For being a future time period, the pop culture references and technology are all modern.

The setting is terrible in that I never had any idea how things related to anything else. There’s a ship and a tower and a planet and a city. And three of those things seem to be “Haven”. I never knew how populated the planet was, or how developed. The crew of the ship that answers the distress call are supposedly unable to leave until they’ve checked everything out, which… seems to involve puttering around in a tower? Without any other people around? So much blank space left to fill. Since most of the mystery depends on the answer of “what the hell is happening on Haven?”, the fact that we don’t actually see much of Haven at all is a problem. Getting setting across in an audio narrative is appallingly hard, I  imagine, and they just don’t hit the mark here.

So nothing connects to anything else, and the mystery stays mysterious all the way through. By episode eight, I was aggravated, wanting a transcript, and a red pen.

The plot moves forward significantly only in two or three moments, most of them “minisodes”.   The minisode: “Distress call”, which lays out the threat. They’ve taken over. Don’t let them leave the planet! And the minisode: “Redacted” where you learn that a series of women are undergoing some life-changing experimentation.

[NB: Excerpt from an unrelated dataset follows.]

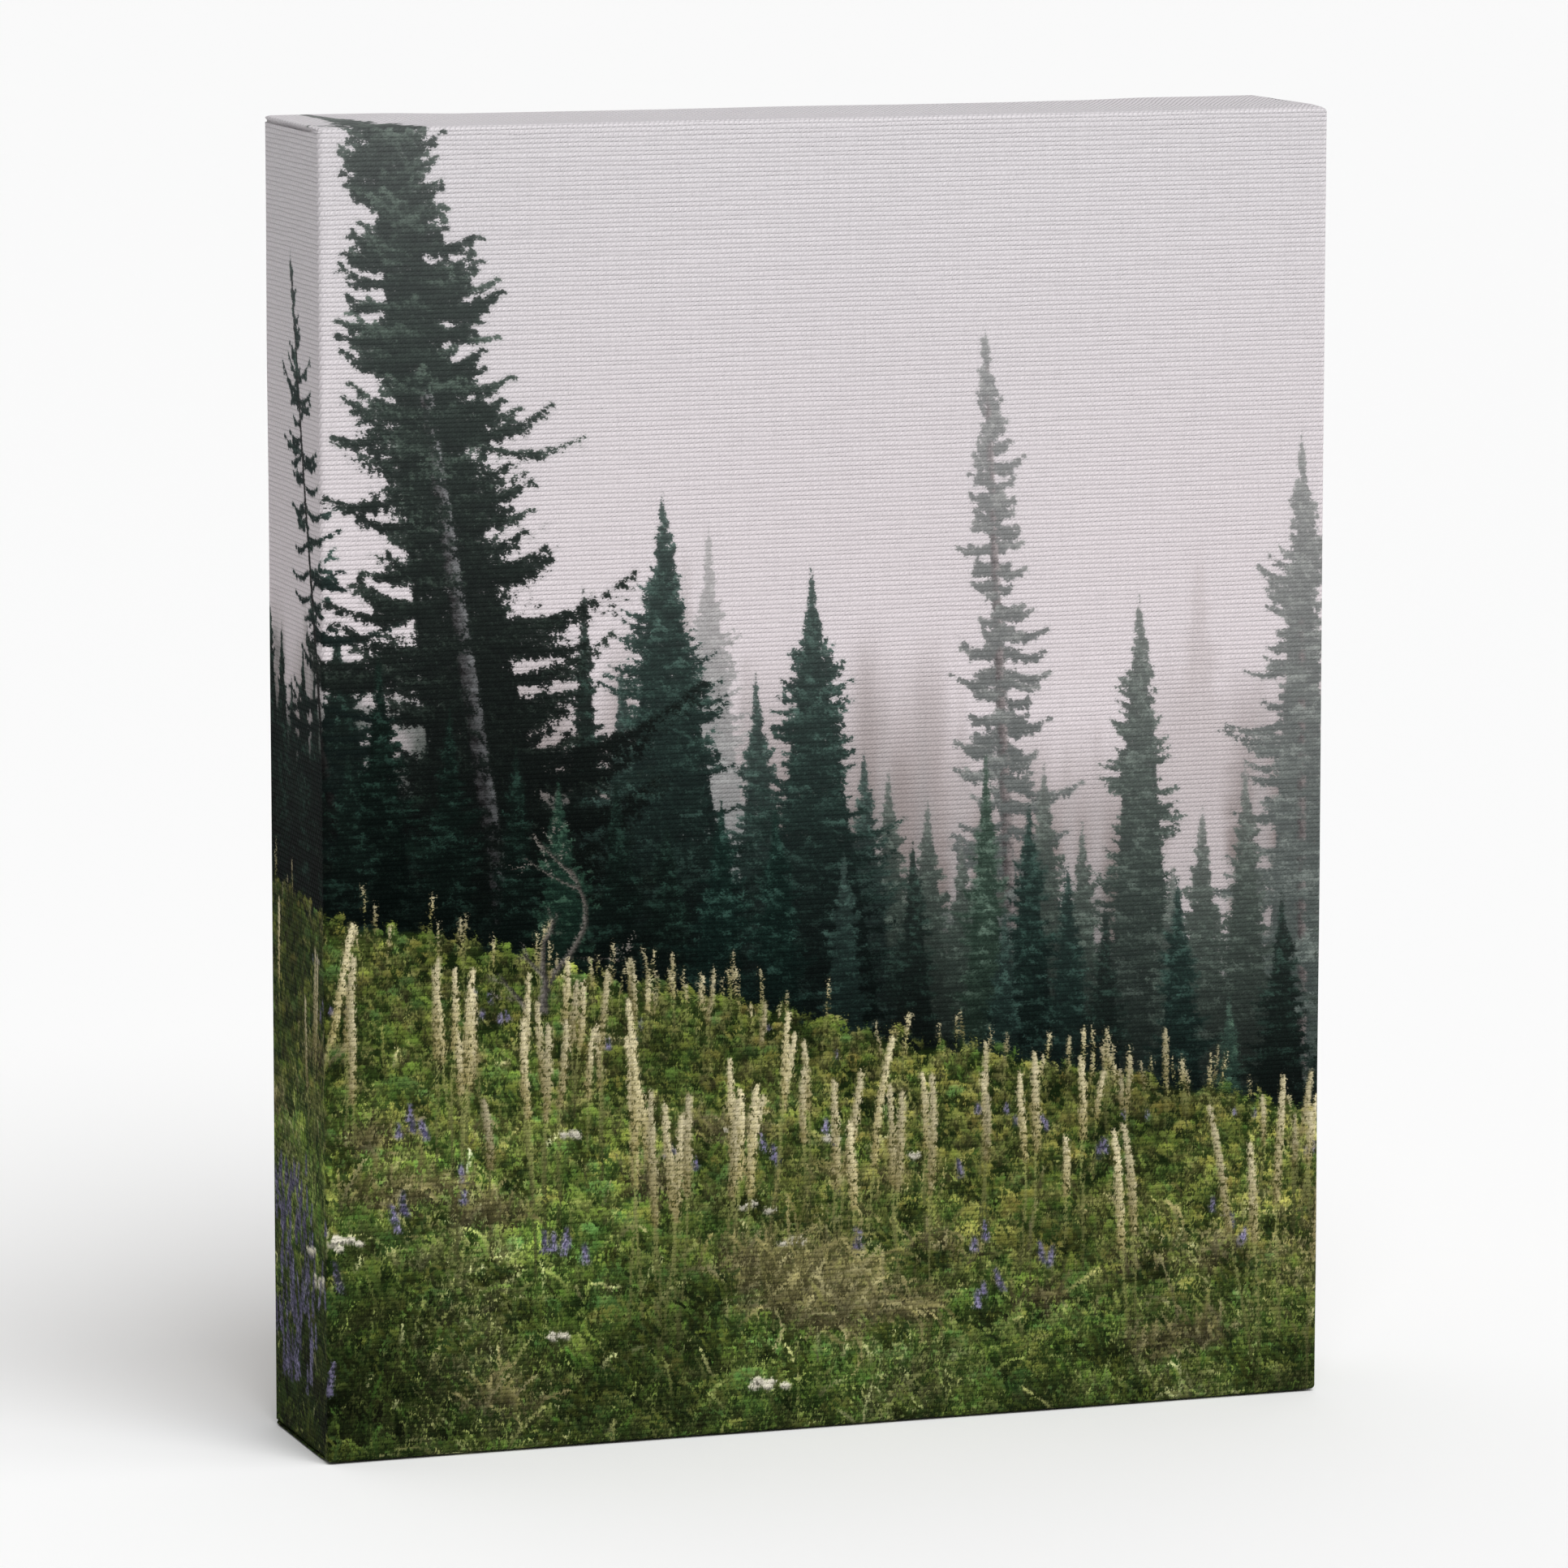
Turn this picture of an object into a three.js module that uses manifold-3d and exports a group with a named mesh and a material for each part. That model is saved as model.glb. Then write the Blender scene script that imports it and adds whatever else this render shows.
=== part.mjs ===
// Stretched canvas, 8 x 10 in, gallery depth: a printed cotton canvas wrapped round a keyed
// pine stretcher frame and stapled on the back.
//
// Millimetres, +Z up, +X to the viewer's right, the printed face looks along -Y.
// The origin is the middle of the bottom side, half way through the depth, where it stands.
//
// How it is built, from the outside in:
//   canvas_sheet            one sheet, pulled over the front and the four sides, turned onto the back
//   rail_top, rail_bottom   horizontal stretcher bars: mitred, with a tongue and a slot at each end
//   stile_left, stile_right vertical stretcher bars: mitred, with a slot and a tongue at each end
//   key_*                   eight tapered corner keys, two at each corner, that slide in the slots
//   staple_*                flat-wire staples that hold the turned edge of the canvas
//   sawtooth_hanger, hanger_nail_*   hanging plate with its two brads

import * as THREE from "three";
import { mergeVertices } from "three/addons/utils/BufferGeometryUtils.js";
import Module from "manifold-3d";

const wasm = await Module();
wasm.setup();

// ---- Driving dimensions -------------------------------------------------------------------

const WIDTH = 203.2; // 8 in, over the canvas
const HEIGHT = 254.0; // 10 in, over the canvas
const DEPTH = 38.1; // 1 1/2 in gallery depth, over the canvas

const CLOTH = 0.5; // primed cotton canvas
const GAP = 0.3; // free space between touching pieces
const TURN = 16.0; // how far the canvas is turned onto the back
const CLOTH_EDGE_R = 0.8; // how round the canvas lies over the bars' edges

const BAR_WIDTH = 22.0; // stretcher bar, outer edge to inner edge
const BEAD_WIDTH = 4.0; // raised outer bead that alone carries the canvas
const BEAD_DROP = 0.9; // step from the bead down to the slope
const SLOPE_DROP = 4.6; // how far the inner edge lies behind the canvas

const TONGUE_T = 4.0; // tongue thickness, along Y
const SLOT_T = 4.6; // slot width, along Y
const TONGUE_END = 5.0; // wood left outside the end of a tongue
const LEVEL_A = -6.0; // Y of the rails' tongues
const LEVEL_B = 6.0; // Y of the stiles' tongues

const KEY_T = 3.6; // key thickness
const KEY_IN = 13.0; // how far a key reaches into its slot
const KEY_OUT = 14.0; // how far its head stands out of the slot
const KEY_TIP = 4.0; // width at the tip
const KEY_MOUTH = 8.7; // width where it enters the slot
const SLOT_REACH = 9.3; // how far the slot runs past the neighbouring bar's inner edge

const STAPLE_CROWN = 11.0;
const STAPLE_LEG = 6.5;
const STAPLE_W = 1.1; // wire width
const STAPLE_T = 0.6; // wire thickness
const STAPLE_LIFT = 0.1; // between the crown and the canvas
const STAPLE_ROOM = 0.1; // round each leg

const HANGER_LENGTH = 44.0;
const HANGER_HEIGHT = 9.0;
const HANGER_T = 0.9;
const HANGER_RISE = 1.6; // how far its middle stands off the canvas
const HANGER_HOLE = 34.0; // between the two nail holes
const NAIL_R = 0.7;
const NAIL_HEAD_R = 1.7;
const NAIL_LENGTH = 13.0;

// ---- Positions that follow from them ------------------------------------------------------

const X1 = WIDTH / 2 - CLOTH - GAP; // outer face of a stile
const Z0 = CLOTH + GAP; // outer face of the bottom rail
const Z1 = HEIGHT - CLOTH - GAP; // outer face of the top rail
const Y_FRONT = -DEPTH / 2 + CLOTH + GAP; // bead of a bar
const Y_BACK = DEPTH / 2 - CLOTH - GAP; // back of a bar
const XI = X1 - BAR_WIDTH; // inner edge of a stile
const ZI0 = Z0 + BAR_WIDTH; // inner edge of the bottom rail
const ZI1 = Z1 - BAR_WIDTH; // inner edge of the top rail
const Y_CLOTH_BACK = DEPTH / 2; // outside of the turned canvas

// ---- Colours ------------------------------------------------------------------------------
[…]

That’s about as straight-forward as things get.

My working theory is: unchecked psychic powers as a result of mad science unleash hell, destroy the only city on the planet, and leave a few powerful, but immature women squabbling over the remains and using their abilities to make things look like normal for reasons of their own. And somewhere there’s a psychic grandma pulling strings. And a couple of corporations duking it out.

On the technical level, I didn’t think The Haven Chronicles was nearly as polished as Steal the Stars or Lauren Proves Magic is Real.  There were places where one voice would be much quieter/louder than another, which sounded inadvertent. There are a lot of sound effects that were not useful. I feel like they were supposed to mean things but… I couldn’t translate what the sound effect was supposed to be.

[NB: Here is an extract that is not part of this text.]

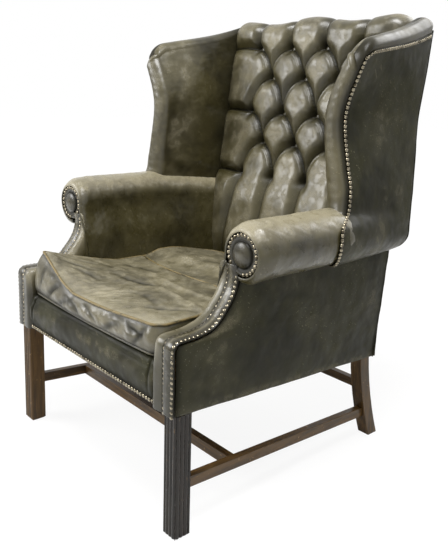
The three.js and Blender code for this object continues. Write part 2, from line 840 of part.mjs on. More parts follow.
// Outer and inner face of a wing: u runs from the front edge to the back, t up the edge
function wingOuter(u, t) {
  const p = nailCurve.getPoint(t).lerp(rearCurve.getPoint(t), u);
  p.z -= wingTopDip * Math.sin(Math.PI * u) * THREE.MathUtils.smoothstep(t, 0.8, 1) * u;
  return p;
}

function wingInner(u, t) {
  const p = innerCurve.getPoint(t).lerp(innerRearCurve.getPoint(t), u);
  p.z -= wingTopDip * Math.sin(Math.PI * u) * THREE.MathUtils.smoothstep(t, 0.8, 1) * u;
  return p;
}

// Loop of points round the wing at one level, drawn in towards its middle line by a share
function wingLoop(t, share, rise) {
  const columns = 5;
  const arc = 3;
  const loop = [];
  for (let k = columns; k >= 0; k -= 1) loop.push(wingSide(k / columns, t, -share, rise));
  const middle = wingSide(0, t, 0, rise);
  const reach = wingSide(0, t, share, rise).sub(middle);
  for (let k = 1; k <= arc; k += 1) {
    const angle = (Math.PI * k) / (arc + 1);
    const p = middle.clone().addScaledVector(reach, -Math.cos(angle));
    p.y -= wingRollProud * share * Math.sin(angle);
    loop.push(p);
  }
  for (let k = 0; k <= columns; k += 1) loop.push(wingSide(k / columns, t, share, rise));
  return loop;
}

function wingSide(u, t, share, rise) {
  const inner = wingInner(u, t);
  const outer = wingOuter(u, t);
  const face = share < 0 ? inner.clone() : outer;
  const p = inner.add(outer).multiplyScalar(0.5).lerp(face, Math.abs(share));
  p.z += rise;
  return p;
}

const wingShares = [0, 0.08, 0.2, 0.33, 0.45, 0.57, 0.7, 0.82, 0.91, 1];
const wingLevels = wingShares.map((share) => mix(wingStart, 1, share));

function wingBody() {
  const loops = wingLevels.map((t) => wingLoop(t, 1, 0));
  for (const angle of [30, 60, 90].map(THREE.MathUtils.degToRad)) {
    loops.push(wingLoop(1, Math.cos(angle), wingTopRise * Math.sin(angle)));
  }
  loops.at(-1).forEach((p, k, all) => {
    const partner = all[all.length - 1 - k];
    p.copy(p.clone().add(partner).multiplyScalar(0.5));
  });
  return loft(loops, false);
}

// Space behind the inside pad that holds the wing frame and the outside panel
function wingCore(gap) {
  const beyond = 14;
  const columns = 4;
  const levels = [wingStart - 0.05, ...wingLevels.slice(1, -1), wingCoreTop];
  const loops = levels.map((t) => {
    const inner = [];
    const outer = [];
    for (let j = 0; j <= columns; j += 1) {
      const u = mix(wingNailSetback, 1.1, j / columns);
      const a = wingInner(u, t);
      const b = wingOuter(u, t);
      const away = b.clone().sub(a).normalize();
      inner.push(a.addScaledVector(away, wingPad - gap));
      outer.push(b.addScaledVector(away, beyond));
    }
    return [...inner, ...outer.reverse()];
  });
  return loft(loops);
}

function outsideWing() {
  const rows = 13;
  const columns = 5;
  const endT = wingCoreTop - 0.003;
  const start = (t) => (wingNailSetback + 0.002) * THREE.MathUtils.smoothstep(t, 0.3, 0.42);
  const grid = (depth) => Array.from({ length: rows + 1 }, (_, i) => {
    const t = mix(0, endT, i / rows);
    return Array.from({ length: columns + 1 }, (_, j) => {
      const u = mix(start(t), 1, j / columns);
      const p = wingOuter(u, t);
      const along = wingOuter(Math.min(u + 0.05, 1), t).sub(wingOuter(Math.max(u - 0.05, 0), t));
      const up = wingOuter(u, Math.min(t + 0.02, 1)).sub(wingOuter(u, Math.max(t - 0.02, 0)));
      return p.addScaledVector(along.cross(up).normalize(), -depth);
    });
  });
  return slab(grid(0), grid(leatherPanel - seatGap));
}

function wingFrameX(u, t, share) {
  const a = wingInner(u, t);
  const b = wingOuter(u, t);
  const span = a.distanceTo(b);
  const low = wingPad + seatGap;
  const high = span - leatherPanel - 2 * seatGap;
  return a.lerp(b, (mix(low, high, 0.5) + share * wingPostWidth / 2) / span);
}

function wingPost() {
  const rows = 8;
  const depthShare = wingPostDepth / (rearCurve.getPoint(0.7).y - wingInnerFrontY);
  const u0 = wingNailSetback + wingFrameSetback;
  const u1 = u0 + depthShare;
  const loops = Array.from({ length: rows + 1 }, (_, k) => {
    const t = mix(wingPostStart, wingPostEnd, k / rows);
    return [wingFrameX(u0, t, -1), wingFrameX(u0, t, 1), wingFrameX(u1, t, 1), wingFrameX(u1, t, -1)];
  });
  const footZ = rollCentreZ + armRailHeight / 2 + seatGap;
  loops[0].forEach((p) => { p.z = footZ; });
  return loft(loops);
}

function wingRail() {
  const columns = 6;
  const topShare = (u) => 0.1 / (wingOuter(u, 1).z - wingOuter(u, 0.9).z);
  return loft(Array.from({ length: columns + 1 }, (_, k) => {
    const u = mix(wingNailSetback + wingFrameSetback, wingRailEnd, k / columns);
    const high = 1 - wingRailDrop * topShare(u);
    const low = high - wingRailHeight * topShare(u);
    const corners = [[low, -1], [low, 1], [high, 1], [high, -1]];
    return corners.map(([level, side]) => wingFrameX(u, level, side));
  }));
}

// Back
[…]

Also, I found their website weirdly disorganized, especially their cast page. On it, some voices & voice actors were left unaccounted for, and others were often listed by their surname when the podcast episodes use their first names. So not helpful.

In the end, a few things about The Haven Chronicles are clear. This is obviously a labor of love from the actors and writers, and their enthusiasm really goes a long way. I don’t care about the answers to the plot problems (probably a good thing because I doubt they’re going to show up anytime in the foreseeable future), as much as I like the characters.

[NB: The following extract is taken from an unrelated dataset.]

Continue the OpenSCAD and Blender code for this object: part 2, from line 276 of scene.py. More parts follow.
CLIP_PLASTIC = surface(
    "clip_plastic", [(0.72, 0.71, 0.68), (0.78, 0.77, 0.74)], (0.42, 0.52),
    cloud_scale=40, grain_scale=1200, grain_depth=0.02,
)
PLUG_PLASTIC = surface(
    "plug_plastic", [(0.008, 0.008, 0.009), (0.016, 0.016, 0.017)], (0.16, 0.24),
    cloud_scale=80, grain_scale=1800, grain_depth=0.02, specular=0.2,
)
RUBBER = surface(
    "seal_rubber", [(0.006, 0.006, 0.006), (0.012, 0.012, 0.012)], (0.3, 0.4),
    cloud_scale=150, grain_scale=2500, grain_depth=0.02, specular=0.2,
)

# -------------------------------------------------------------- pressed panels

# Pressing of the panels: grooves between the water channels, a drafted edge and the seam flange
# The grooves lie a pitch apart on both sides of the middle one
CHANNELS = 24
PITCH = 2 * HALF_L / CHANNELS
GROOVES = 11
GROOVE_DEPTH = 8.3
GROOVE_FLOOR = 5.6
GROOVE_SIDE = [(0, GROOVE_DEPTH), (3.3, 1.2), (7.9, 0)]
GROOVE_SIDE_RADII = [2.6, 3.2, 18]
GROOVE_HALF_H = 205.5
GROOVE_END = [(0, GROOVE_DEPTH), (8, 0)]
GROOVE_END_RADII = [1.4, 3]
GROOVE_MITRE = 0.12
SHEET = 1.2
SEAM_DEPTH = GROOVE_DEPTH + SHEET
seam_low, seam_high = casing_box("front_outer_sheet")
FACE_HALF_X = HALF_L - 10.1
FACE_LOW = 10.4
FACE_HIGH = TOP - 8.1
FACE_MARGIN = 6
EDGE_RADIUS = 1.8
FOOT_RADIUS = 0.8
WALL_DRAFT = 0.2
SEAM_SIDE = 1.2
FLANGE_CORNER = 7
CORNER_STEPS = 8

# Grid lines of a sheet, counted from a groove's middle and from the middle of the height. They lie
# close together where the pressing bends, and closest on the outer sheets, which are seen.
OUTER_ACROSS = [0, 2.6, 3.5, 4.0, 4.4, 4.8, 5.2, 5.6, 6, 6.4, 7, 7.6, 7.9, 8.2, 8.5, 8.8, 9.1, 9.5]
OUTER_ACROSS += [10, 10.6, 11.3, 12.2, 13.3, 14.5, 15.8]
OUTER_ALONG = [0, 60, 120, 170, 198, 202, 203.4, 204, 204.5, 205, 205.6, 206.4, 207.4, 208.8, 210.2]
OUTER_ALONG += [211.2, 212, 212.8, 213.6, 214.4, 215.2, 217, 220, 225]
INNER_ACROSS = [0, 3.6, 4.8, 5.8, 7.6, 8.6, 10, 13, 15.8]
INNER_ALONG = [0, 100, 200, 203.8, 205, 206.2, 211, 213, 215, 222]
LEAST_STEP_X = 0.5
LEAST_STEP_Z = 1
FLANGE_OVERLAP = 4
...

The final question: would I keep listening?

I’m not sure. While I’m typing this up, episode 12 is downloading on iTunes. I could see myself checking in from time to time, seeing what’s up with the crew, but I think that the lack of answers will keep me wandering off again. On the bright side though, I think I’m getting the hang of listening better.

6 Comments

  • Dan June 18, 2018 at 1:37 am

    Hi Lane. This is Dan, the voice of Oatman in the series. I just wanted to take a moment to thank you for your review and honesty about the show. It very much is a labor of love for the cast and crew (which consists mostly of one person) and we appreciate every listener we have, especially those who provide such valuable feedback. We hope you keep checking in from time to time as the story continues to shift into focus. Thank you, again, for listening.

    Reply
    • Lane Robins June 18, 2018 at 12:58 pm

      I think that podcasting is a very difficult form of entertainment to produce! Film puts it all on the screen, and book… well, we can stop and take pages to narrate things for the reader. So as cranky as I was about the setting and plot, I’m also super sympathetic! I will give this another chance. Especially since I’m really beginning to get into podcasts–which are new to me. Haven Chronicles was the one of the first I managed to listen to all the way through, so you guys are definitely doing something right!
      (and oatman gets the best lines.) 🙂

      Reply
  • Patrick June 18, 2018 at 4:20 am

    Hi Lane, this is Patrick Pierson the one person crew (writer, director, etc) of the show. I just wanna thank you for your review and to say your critic is helpful and also just reinforces some of the issues I’ve been working on during the past three episodes.

    Namely we had to recast some of the main characters which lead to some issues in the story we were going to tell so episode 7-11 were a bit of a restructuring of the show and the unanswered questions are now working their way to being answered. I hope you at least stick around for the next two episodes which I’ve been told are some of the best writing I’ve done todate.

    Reply
    • Lane Robins June 18, 2018 at 1:03 pm

      Hi Patrick! If you promise me some answers, I’ll be back! I was enjoying the characters and the general craziness of the crew and its situations. But I’m an extremely plot-oriented type person, so I get frustrated easily and wander off. Do not even mention the TV show LOST to me; I’m still bitter. I’ll look forward to seeing what else happens to your crew.

      Reply
      • Patrick Pierson June 18, 2018 at 5:35 pm

        I fully understand your hatred for Lost. I hate JJ Abrams wish a passion because of everyone knew in Season 1 they were “Dead” and he just said “They’re not dead!”… I hate him for that whole thing. And while I do appreciate the plot development of LOST to an extent, I’m way more in the camp of “The Lost Room”, Stargate’s Cannon, or “Red vs Blue” in terms of story telling. It might take a while for things to be answered, but I promise you something Hu-u-u-ge is coming up in the next few episodes…

        Reply
  • Patrick Pierson June 18, 2018 at 6:36 am

    Hey Lane. This is Patrick (The Aforementioned “Mostly One Person” crew). I just wanted to say that I very much appreciate your review and that your critics are very accurate and something we’re currently working on. We hit a snag around episode 5 that resulted in losing 3 of the main voice actors and we had to recast. So I took it as a moment to just completely retool the show so that it’s a bit more coherent (Dropped most of the narration for starters and stopped changing time lines so much)

    I do really hope you stick around for the next 2 or 3 episodes, as a lot of the “Plot Holes” get wrapped up a bit. Plus there’s a lot more good ole fashion Bickering between the Characters.